[Object modeling scripts]
— START —
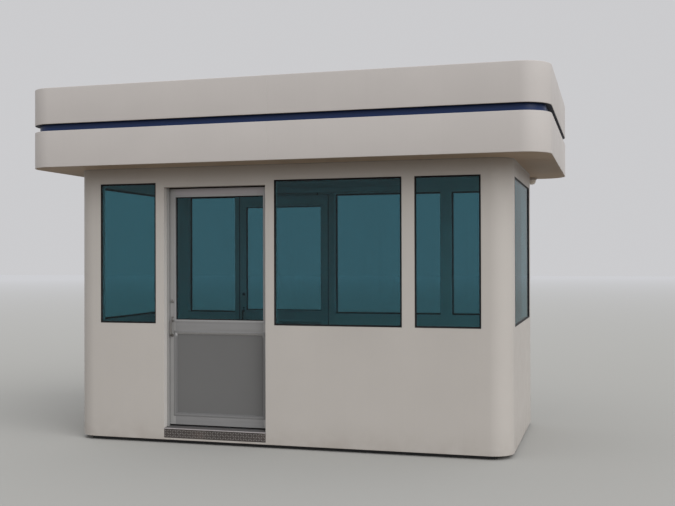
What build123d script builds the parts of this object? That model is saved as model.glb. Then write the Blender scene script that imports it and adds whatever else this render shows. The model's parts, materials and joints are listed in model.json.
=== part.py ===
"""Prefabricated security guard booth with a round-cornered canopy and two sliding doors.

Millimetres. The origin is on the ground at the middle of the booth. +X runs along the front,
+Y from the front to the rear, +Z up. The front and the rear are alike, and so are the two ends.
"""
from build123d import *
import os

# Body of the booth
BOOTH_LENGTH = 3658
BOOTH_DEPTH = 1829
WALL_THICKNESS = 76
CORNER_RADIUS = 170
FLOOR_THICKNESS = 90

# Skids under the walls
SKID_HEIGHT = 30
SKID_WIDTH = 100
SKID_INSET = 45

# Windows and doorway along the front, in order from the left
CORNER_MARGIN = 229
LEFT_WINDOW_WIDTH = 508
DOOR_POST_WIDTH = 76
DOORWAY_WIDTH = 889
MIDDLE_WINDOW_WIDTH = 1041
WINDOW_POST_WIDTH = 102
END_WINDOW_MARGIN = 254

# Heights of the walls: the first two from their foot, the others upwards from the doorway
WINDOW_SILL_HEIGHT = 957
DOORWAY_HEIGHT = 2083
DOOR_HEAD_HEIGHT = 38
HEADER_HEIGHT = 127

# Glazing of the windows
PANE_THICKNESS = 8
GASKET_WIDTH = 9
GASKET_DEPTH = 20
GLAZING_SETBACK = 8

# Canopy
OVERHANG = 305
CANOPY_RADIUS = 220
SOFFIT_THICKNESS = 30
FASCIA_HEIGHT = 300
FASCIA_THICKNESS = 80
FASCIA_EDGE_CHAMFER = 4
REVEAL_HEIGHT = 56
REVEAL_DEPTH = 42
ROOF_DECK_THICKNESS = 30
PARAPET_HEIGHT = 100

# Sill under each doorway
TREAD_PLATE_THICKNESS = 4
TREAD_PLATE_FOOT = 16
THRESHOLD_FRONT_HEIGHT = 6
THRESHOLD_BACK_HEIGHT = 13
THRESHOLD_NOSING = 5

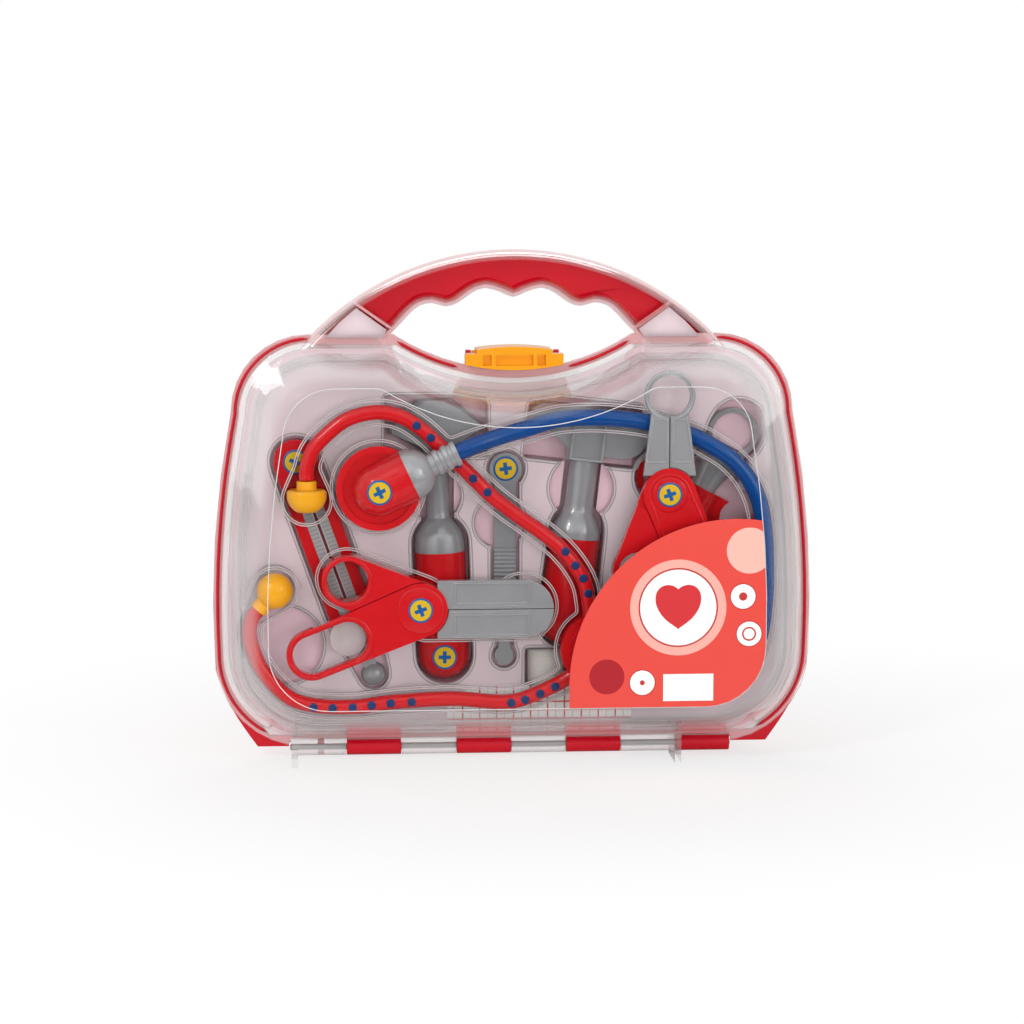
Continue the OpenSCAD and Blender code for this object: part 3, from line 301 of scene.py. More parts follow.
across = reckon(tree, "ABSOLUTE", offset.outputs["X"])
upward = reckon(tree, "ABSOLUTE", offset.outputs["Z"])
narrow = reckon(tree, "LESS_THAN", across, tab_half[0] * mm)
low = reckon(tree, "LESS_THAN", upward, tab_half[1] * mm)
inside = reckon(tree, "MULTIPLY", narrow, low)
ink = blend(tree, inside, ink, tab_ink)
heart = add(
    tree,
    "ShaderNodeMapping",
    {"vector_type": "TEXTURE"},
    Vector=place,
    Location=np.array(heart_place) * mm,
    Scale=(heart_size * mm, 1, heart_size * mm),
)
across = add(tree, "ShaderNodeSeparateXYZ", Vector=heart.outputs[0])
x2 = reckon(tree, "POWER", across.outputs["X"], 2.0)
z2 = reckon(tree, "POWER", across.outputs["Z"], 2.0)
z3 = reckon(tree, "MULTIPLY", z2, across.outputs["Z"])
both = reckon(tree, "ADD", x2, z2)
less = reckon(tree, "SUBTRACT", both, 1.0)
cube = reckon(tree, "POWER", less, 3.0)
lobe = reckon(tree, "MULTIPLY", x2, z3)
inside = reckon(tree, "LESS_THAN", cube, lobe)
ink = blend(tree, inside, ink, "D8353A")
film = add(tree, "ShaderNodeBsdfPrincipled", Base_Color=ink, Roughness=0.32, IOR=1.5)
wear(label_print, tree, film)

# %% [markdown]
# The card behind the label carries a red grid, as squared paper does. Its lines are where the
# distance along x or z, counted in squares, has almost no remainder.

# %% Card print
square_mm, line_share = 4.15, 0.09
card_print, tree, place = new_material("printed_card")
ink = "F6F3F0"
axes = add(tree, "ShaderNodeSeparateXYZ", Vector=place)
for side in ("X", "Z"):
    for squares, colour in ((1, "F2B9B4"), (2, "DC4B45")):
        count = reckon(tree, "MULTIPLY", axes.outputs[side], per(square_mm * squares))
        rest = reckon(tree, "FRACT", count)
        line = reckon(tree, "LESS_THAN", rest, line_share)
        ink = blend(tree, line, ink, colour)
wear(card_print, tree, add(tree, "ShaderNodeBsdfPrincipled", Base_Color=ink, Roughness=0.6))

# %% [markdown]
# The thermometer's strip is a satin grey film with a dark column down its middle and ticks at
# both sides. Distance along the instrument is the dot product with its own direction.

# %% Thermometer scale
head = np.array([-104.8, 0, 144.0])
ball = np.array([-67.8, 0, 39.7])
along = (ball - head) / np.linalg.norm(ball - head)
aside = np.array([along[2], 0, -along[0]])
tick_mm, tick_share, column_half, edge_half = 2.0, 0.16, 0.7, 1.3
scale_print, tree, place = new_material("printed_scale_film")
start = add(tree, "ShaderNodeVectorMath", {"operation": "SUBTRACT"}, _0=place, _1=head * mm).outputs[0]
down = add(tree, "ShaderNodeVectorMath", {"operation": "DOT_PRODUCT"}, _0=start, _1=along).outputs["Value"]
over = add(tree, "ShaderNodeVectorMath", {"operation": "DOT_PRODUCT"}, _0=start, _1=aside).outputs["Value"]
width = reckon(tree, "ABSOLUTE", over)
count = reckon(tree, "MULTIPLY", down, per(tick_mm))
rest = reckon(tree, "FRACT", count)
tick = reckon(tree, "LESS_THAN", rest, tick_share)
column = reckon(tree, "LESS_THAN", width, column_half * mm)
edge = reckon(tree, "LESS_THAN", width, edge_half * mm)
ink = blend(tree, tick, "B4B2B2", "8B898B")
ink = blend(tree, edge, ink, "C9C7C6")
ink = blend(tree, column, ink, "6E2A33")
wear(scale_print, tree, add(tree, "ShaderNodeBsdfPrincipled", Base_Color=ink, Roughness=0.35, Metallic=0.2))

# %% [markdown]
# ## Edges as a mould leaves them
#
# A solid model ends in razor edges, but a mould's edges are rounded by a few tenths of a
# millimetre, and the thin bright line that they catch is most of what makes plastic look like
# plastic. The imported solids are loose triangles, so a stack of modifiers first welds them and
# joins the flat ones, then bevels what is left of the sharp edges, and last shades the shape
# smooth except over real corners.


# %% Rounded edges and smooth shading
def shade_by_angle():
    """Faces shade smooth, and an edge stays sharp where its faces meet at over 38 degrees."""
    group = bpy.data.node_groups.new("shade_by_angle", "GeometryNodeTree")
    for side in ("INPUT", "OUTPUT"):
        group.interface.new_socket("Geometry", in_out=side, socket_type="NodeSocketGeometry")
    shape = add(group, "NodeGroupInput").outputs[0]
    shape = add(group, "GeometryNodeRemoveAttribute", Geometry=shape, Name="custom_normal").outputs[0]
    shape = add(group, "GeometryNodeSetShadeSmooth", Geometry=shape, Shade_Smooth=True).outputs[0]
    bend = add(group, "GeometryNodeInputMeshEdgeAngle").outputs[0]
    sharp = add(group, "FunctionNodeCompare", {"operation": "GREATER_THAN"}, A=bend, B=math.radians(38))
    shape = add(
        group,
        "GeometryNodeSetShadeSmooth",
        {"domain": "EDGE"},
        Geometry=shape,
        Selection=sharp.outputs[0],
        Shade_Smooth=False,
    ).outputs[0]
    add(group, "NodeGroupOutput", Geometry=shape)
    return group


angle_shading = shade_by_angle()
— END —
**YOUR GOAL**
Look through the data and gather every line with the string "this" in it.

**TASK OUTPUT**
What build123d script builds the parts of this object? That model is saved as model.glb. Then write the Blender scene script that imports it and adds whatever else this render shows. The model's parts, materials and joints are listed in model.json.
Continue the OpenSCAD and Blender code for this object: part 3, from line 301 of scene.py. More parts follow.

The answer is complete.